Frank is understandably grateful, and invites Darrell to recover at his house. When Dolly balks at having one of Frank's sweaty, socially-impaired button men escort her whenever she leaves the house from that point onward, Darrell is given the job as her bodyguard. Dolly thinks this'll be great until she finds he takes the job seriously and refuses to let her out of his sight, whether it be at her yoga class (where we get the standard comedy bit about the horny guy in a room full of women bending over with their tushies in the air) or a dinner date with "the girls", where Darrell really, like, annoys Dolly by being the center of attention with his overwhelming chick-magnetism.
But when someone tries to run her down in the street and he saves her life yet again, she gradually begins to see him in a different light, and the seeds of slow-motion-lap-dissolve-montage love are planted. What they don't know, however, is that Frank has had them tailed by one of his goons the whole time, who scurries back and blabs to Frank that his daughter has come down with a bad case of "jungle fever", which Frank, tolerant and open-minded though he may be, finds generally upsetting. So they go after Darrell, who ends up dunked in a hot tub surrounded by Fat Tony's bubbling man gravy, then dumped onto the sidewalk back in "the hood."
Meanwhile, the script occasionally sorta reminds us that this is also a Mafia movie by showing us Frank's guys having tense meetings in alleyways and parking lots with Frank's rival, Salvatore (Nick Mancuso) and his goons. Frank thinks Salvatore is behind the attempts on his daughter's life, but Salvatore swears on his dear departed mother's grave or the souls of his grandchildren or whatever that it isn't him. So if it isn't him, who's behind it all?
You're just dying to know, aren't you? Well, at the end of the movie you find out, and Dolly gets kidnapped, and Darrell tries to save her and gets tied up, and Frank shows up, and there's a shoot-out, but it's not a very exciting shoot-out, even though the hilariously-annoying Busta and Dolly's "I wish I was black, yo" brother Frank, Jr. (Anthony Fazio) are on hand to provide some more comedy relief to remind us that this is also a comedy, sorta.
Except it's not really much of anything. The romance is lukewarm, the Mafia stuff is by-the-numbers and dull, and the comedy is half-hearted -- none of it really comes together.

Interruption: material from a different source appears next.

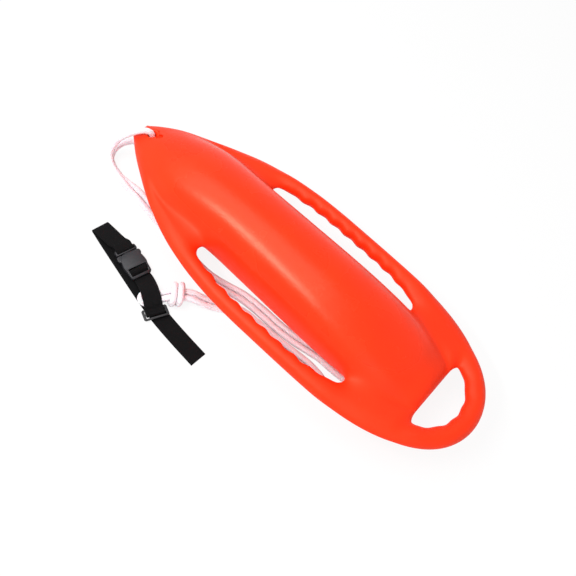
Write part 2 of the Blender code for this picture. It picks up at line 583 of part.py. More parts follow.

Usher's likable enough, and so is Emmanuelle Chriqui, but most of the other characters are irritating and/or underdeveloped. And Chazz Palminteri, who plays Frank, has gotten to the point where he can walk through a role like this in his sleep.
IN THE MIX isn't totally, choke-yourself bad, but if you're expecting a movie that deftly blends comedy with crime drama-type stuff you'd be better off renting ANALYZE THIS. At least that movie kind of got the mix right.